>>>

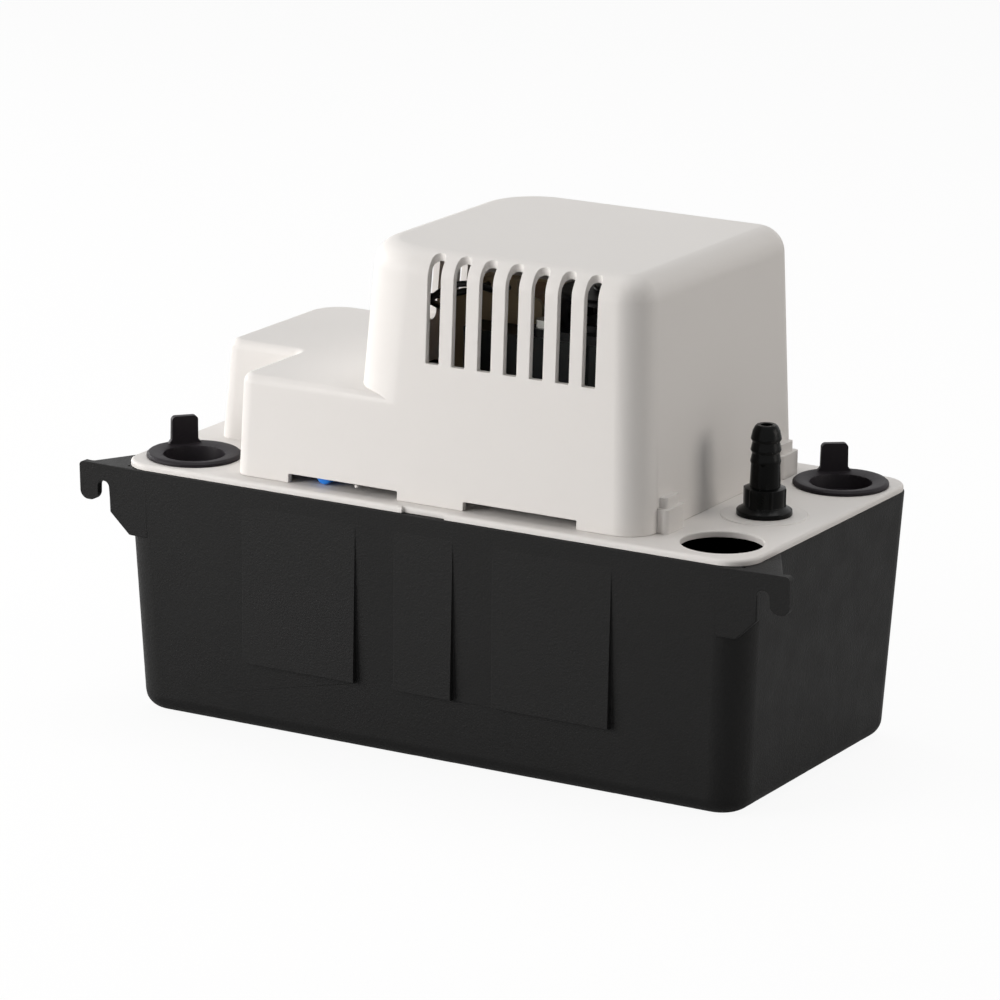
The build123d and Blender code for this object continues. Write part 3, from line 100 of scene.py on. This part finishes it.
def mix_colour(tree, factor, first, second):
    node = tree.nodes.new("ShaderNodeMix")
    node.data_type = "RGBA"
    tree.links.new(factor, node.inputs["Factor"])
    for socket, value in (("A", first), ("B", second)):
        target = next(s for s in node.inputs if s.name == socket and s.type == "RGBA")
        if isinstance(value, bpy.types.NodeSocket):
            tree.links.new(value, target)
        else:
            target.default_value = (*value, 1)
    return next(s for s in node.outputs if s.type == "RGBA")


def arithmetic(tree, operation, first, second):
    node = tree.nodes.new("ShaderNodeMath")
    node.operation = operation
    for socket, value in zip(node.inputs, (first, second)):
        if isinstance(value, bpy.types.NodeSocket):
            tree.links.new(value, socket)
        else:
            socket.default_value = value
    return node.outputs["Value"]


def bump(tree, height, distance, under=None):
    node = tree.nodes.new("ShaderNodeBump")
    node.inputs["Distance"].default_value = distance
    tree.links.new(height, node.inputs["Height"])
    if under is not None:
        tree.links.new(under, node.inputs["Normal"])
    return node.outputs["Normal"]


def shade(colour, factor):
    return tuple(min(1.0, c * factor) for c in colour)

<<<

Using the listing above, reproduce each line without omission.

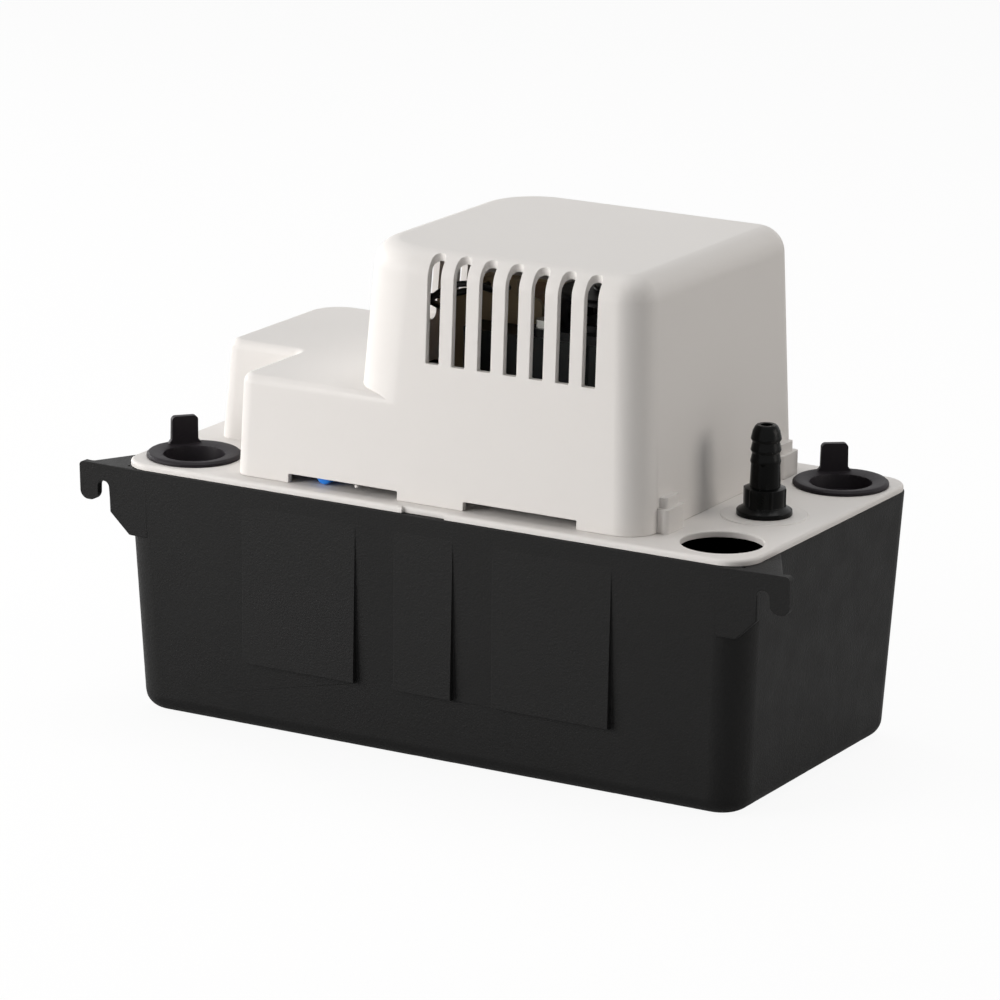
The build123d and Blender code for this object continues. Write part 3, from line 100 of scene.py on. This part finishes it.
def mix_colour(tree, factor, first, second):
    node = tree.nodes.new("ShaderNodeMix")
    node.data_type = "RGBA"
    tree.links.new(factor, node.inputs["Factor"])
    for socket, value in (("A", first), ("B", second)):
        target = next(s for s in node.inputs if s.name == socket and s.type == "RGBA")
        if isinstance(value, bpy.types.NodeSocket):
            tree.links.new(value, target)
        else:
            target.default_value = (*value, 1)
    return next(s for s in node.outputs if s.type == "RGBA")


def arithmetic(tree, operation, first, second):
    node = tree.nodes.new("ShaderNodeMath")
    node.operation = operation
    for socket, value in zip(node.inputs, (first, second)):
        if isinstance(value, bpy.types.NodeSocket):
            tree.links.new(value, socket)
        else:
            socket.default_value = value
    return node.outputs["Value"]


def bump(tree, height, distance, under=None):
    node = tree.nodes.new("ShaderNodeBump")
    node.inputs["Distance"].default_value = distance
    tree.links.new(height, node.inputs["Height"])
    if under is not None:
        tree.links.new(under, node.inputs["Normal"])
    return node.outputs["Normal"]


def shade(colour, factor):
    return tuple(min(1.0, c * factor) for c in colour)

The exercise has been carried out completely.